Delusions amid the Pyramids
My own experience of Egypt is limited to seeing a demonstration broken up by plainclothes police thugs who later overpowered my photographer colleague Phil Ide and stripped him of thousands of pounds' worth of equipment (not to mention the fruits of a day's hard work) which he did not recover for many months. Luckily they weren't interested in me at all. These people are above the law and will happily rough up foreigners as well as their 'own' people.
The demonstration, just after Friday prayers in a poor and dusty district of Southern Cairo, was - oddly enough - against the Iraq war. The Egyptian government receives enormous subsidies from the USA (I think around £1,500,000,000 a year, much of it in the form of weapons) in return for maintaining its 'Cold Peace' with Israel, and regards attacks on Washington as attacks on itself.
I spoke to quite a few of the protestors, who were friendly, articulate people of both sexes and all ages, until the state musclemen burst into the cafe where I was and started to arrest them ( again, they weren't interested in me).
So I think I can say I have no special fondness for the Mubarak regime. Like every Arab regime I know of, it relies ultimately upon brute force. That brute force defends a system which is extremely corrupt and inefficient, in which free speech, free assembly and the liberty to organise opposition are more or less forbidden, though a sort of token opposition is permitted to function, and its leaders seem surprisingly resigned to spending long periods in the country's unlovely prisons.
But I am amazed at the way in which Western journalists and politicians now seem to be encouraging street protests against that regime. What do they think will happen? Who do they think will benefit? What do they expect the long-term result to be?
Egypt does not have a western-type civil society waiting to step into the gap left when the Mubarak state falls. The most potent opposition movement is the Muslim Brotherhood, and the most popular cause is enraged hatred of the neighbouring State of Israel. Since Egypt is heavily armed and right next to Israel (and Gaza) would it necessarily be a good idea to encourage events which might install an Islamist government in Cairo?
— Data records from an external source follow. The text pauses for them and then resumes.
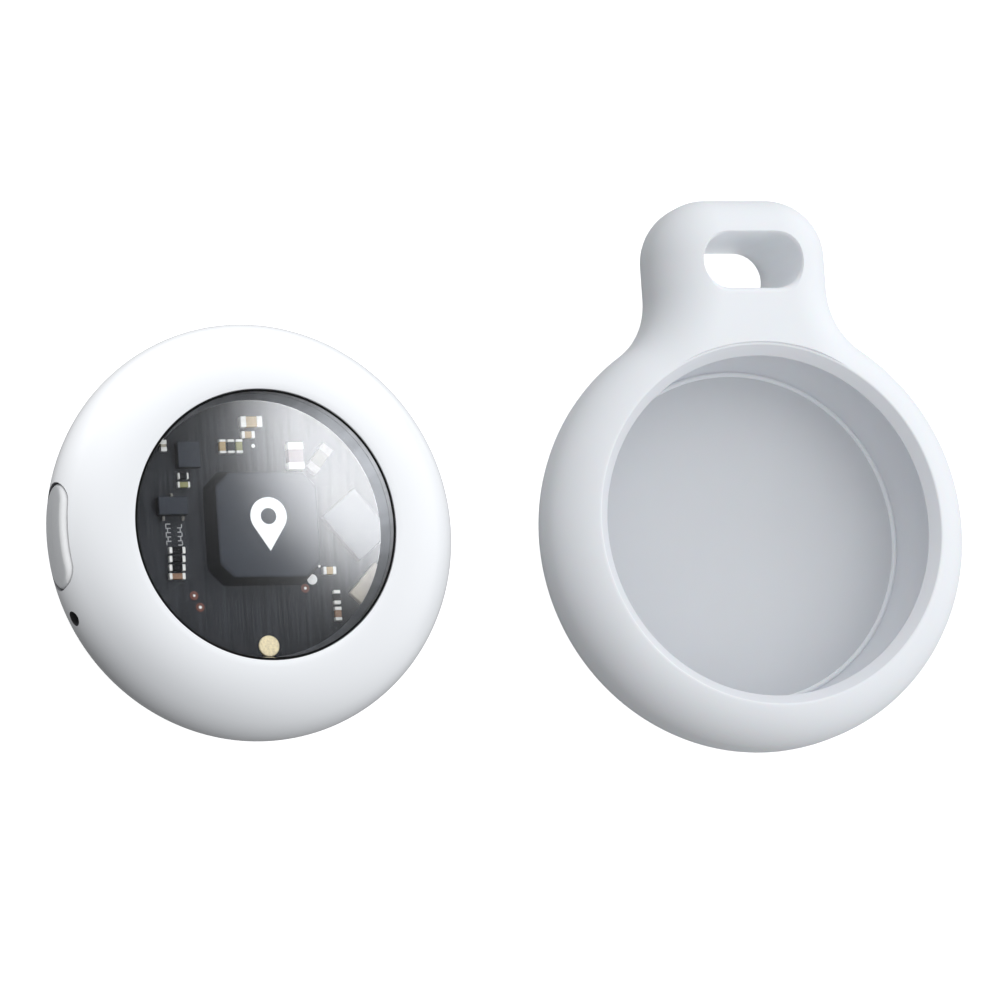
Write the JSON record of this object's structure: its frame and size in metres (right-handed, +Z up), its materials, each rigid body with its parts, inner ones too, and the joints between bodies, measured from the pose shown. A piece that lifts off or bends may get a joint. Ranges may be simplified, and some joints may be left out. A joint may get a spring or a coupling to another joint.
{
  "type": "bluetooth tracker tag",
  "caption": "Round battery tracker tag with a clear window over its board, a side button and a twist-off cover, lying beside its soft holder with a slotted loop.",
  "frame": {"origin": "middle of the pair's bounding box, at the surface that both lie on", "axes": "+X from the tag to its holder, +Y towards the holder's loop, +Z up, out of the tag's window and the holder's mouth"},
  "size_m": [0.0736, 0.0428, 0.0095],
  "materials": {
    "white_gloss": "glossy",
    "smoked_window": "polished",
    "black_rubber": "matte",
    "grey_plastic": "matte",
    "board_black": "satin",
    "chip_black": "satin",
    "capacitor_tan": "satin",
    "resistor_black": "satin",
    "ceramic_beige": "matte",
    "gold": "satin",
    "steel": "satin",
    "soft_silicone": "matte",
    "grey_silicone": "matte"
  },
  "bodies": {
    "tag": {"front_housing": "white_gloss", "rear_housing": "white_gloss", "window_lens": "smoked_window", "lens_gasket": "black_rubber", "inner_bezel": "grey_plastic", "circuit_board": "board_black", "processor_shield": "chip_black", "regulator": "chip_black", "power_chip": "chip_black", "motion_sensor": "chip_black", "chip_antenna": "ceramic_beige", "gold_contact": "gold", "capacitor_bulk": "capacitor_tan", "capacitor_below_bulk": "capacitor_tan", "capacitor_trio_left": "capacitor_tan", "resistor_trio": "resistor_black", "capacitor_trio_right": "capacitor_tan", "resistor_by_chip": "resistor_black", "capacitor_by_chip": "capacitor_tan", "resistor_stack_0": "resistor_black", "resistor_stack_1": "resistor_black", "resistor_stack_2": "resistor_black", "capacitor_stack": "capacitor_tan", "capacitor_by_shield": "capacitor_tan", "resistor_column": "resistor_black", "capacitor_column": "capacitor_tan", "capacitor_tall": "capacitor_tan", "capacitor_slanted": "ceramic_beige", "capacitor_edge": "capacitor_tan", "coin_cell": "steel", "battery_carrier": "grey_plastic", "negative_contact": "steel", "positive_contact": "steel", "tact_switch": "steel", "buzzer": "chip_black", "sound_mesh": "grey_plastic"},
    "side_button": {"side_button": "white_gloss", "button_pad": "grey_silicone", "switch_plunger": "resistor_black"},
    "rear_cover": {"rear_cover": "white_gloss", "cover_seal": "grey_silicone"},
    "holder": {"holder_sleeve": "soft_silicone"}
  },
  "joints": [
    {"name": "button_press", "type": "slide", "parent": "tag", "child": "side_button", "axis": [1, 0, 0], "range_m": [0, 0.0003], "stiffness_N_per_m": 2000},
    {"name": "cover_twist", "type": "hinge", "parent": "tag", "child": "rear_cover", "pos_m": [-0.0208, -0.00385, 0], "axis": [0, 0, 1], "range_deg": [0, 30]},
    {"name": "holder_lift", "type": "slide", "parent": "tag", "child": "holder", "axis": [0, 0, 1], "range_m": [0, 0.03]}
  ]
}
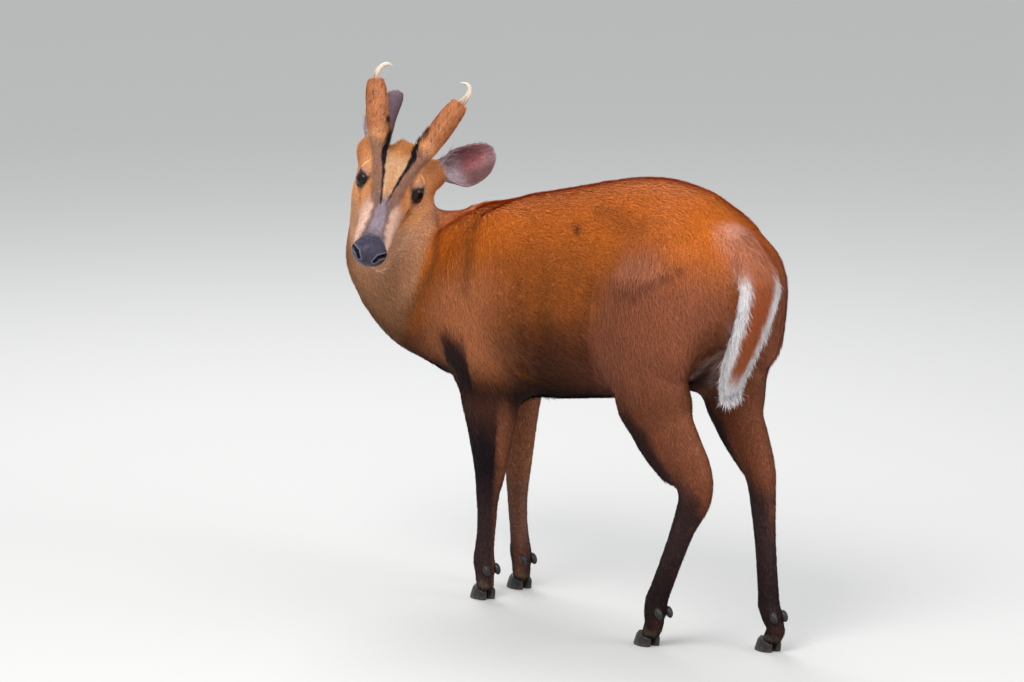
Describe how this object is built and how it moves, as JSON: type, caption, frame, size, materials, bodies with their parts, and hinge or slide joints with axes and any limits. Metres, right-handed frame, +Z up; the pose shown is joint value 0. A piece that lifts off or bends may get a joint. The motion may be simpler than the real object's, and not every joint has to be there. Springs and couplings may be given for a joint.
{
  "type": "muntjac",
  "caption": "Life-size muntjac buck that stands still with its head turned back over its left shoulder, with furred pedicles, short hooked antlers and a hanging tail.",
  "frame": {"origin": "on the floor, under the middle of the model's bounding box", "axes": "-Y the way that the body faces, +X to the animal's left, +Z up"},
  "size_m": [0.3082, 0.7392, 0.6911],
  "materials": {
    "coat_rust": "short glossy rust-orange fur",
    "coat_neck": "short grey-brown fur",
    "coat_face": "very short orange-tan fur",
    "coat_dark": "short dark brown fur",
    "eye": "wet, near-black brown",
    "antler": "polished bone, grooved at the foot",
    "hoof": "dull black horn"
  },
  "bodies": {
    "root": {"torso": "coat_rust", "neck": "coat_neck", "shoulder_left": "coat_rust", "shoulder_right": "coat_rust", "thigh_left": "coat_rust", "thigh_right": "coat_rust", "tail": "coat_rust", "forearm_left": "coat_dark", "forearm_right": "coat_dark", "cannon_fore_left": "coat_dark", "cannon_fore_right": "coat_dark", "shank_left": "coat_dark", "shank_right": "coat_dark", "cannon_hind_left": "coat_dark", "cannon_hind_right": "coat_dark", "head": "coat_face", "ear_left": "coat_face", "ear_right": "coat_face", "pedicle_left": "coat_face", "pedicle_right": "coat_face", "eye_left": "eye", "eye_right": "eye", "antler_left": "antler", "antler_right": "antler", "brow_tine_left": "antler", "brow_tine_right": "antler", "hoof_fore_left_outer": "hoof", "hoof_fore_left_inner": "hoof", "hoof_fore_right_outer": "hoof", "hoof_fore_right_inner": "hoof", "hoof_hind_left_outer": "hoof", "hoof_hind_left_inner": "hoof", "hoof_hind_right_outer": "hoof", "hoof_hind_right_inner": "hoof"}
  },
  "joints": []
}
Those who support dissent in Islamic countries really ought to have learned by now that the will of the people in these places is not necessarily in our favour. Western opinion was largely sympathetic to the 1979 rising against the Shah of Persia, until it realised far too late what would replace it. They're all sorry now. A couple of years ago a great deal of sentimental tosh was talked about a wave of democracy in the Middle East, supposedly comparable to the peaceful overthrow of Soviet-backed regimes in eastern Europe in 1989. This was supposedly inspired by the 'success' of our imposition of a Shia majority government in Iraq, a story which has not yet reached its end and which will not – I here predict - end happily.
Much gush was penned and spoken about a 'Cedar Tree' Revolution' in Lebanon, which was boldly rejecting the sinister presence of Syria on its territory, etc etc. I sighed when I heard this, as I sigh when I hear the current wave of enthusiasm for events in Tunisia and Egypt. And I was right to sigh, for Lebanon is now under the control of a Hizbollah government, closer than ever to Syria (and to Iran) and silly dreams of a new dawn are all dissipated, as they were bound to be.
Otto von Bismarck is supposed to have said that if you enjoyed either sausages or politics you should make sure you never saw either of them being made. The same is true of diplomacy. If you don't like propping up nasty regimes, don't go in for foreign policy. The only genuine and serious conclusion, for those who truly want to make the world a better place, is to pursue a policy of enlightened imperialism. But is this realistic? Ask yourself a few questions? Are you convinced enough of the superiority of our civilisation to feel you have the moral right to impose it on others by force? Think we can afford it? Fancy serving in the enormous armed forces necessary to impose it, or paying the huge taxes needed to finance those forces, or allowing your relatives to be conscripted into those forces? Are you prepared to stay forever?
If the answer to any of these questions is 'no', then please be so kind as to stop pretending to care about the woes of the Third World. You don't mean it. You're trying to make yourself feel good, not to do good.
Meanwhile the best motto for dealing with nasty regimes in the Middle East remains, as it always was, Hilaire Belloc's words: 'Always keep a hold of nurse, for fear of finding something worse.' Literary types will know what happened to poor Jim, who ignored this sensible advice. He was devoured ('slowly eaten, bit by bit, no wonder Jim detested it') by a Lion.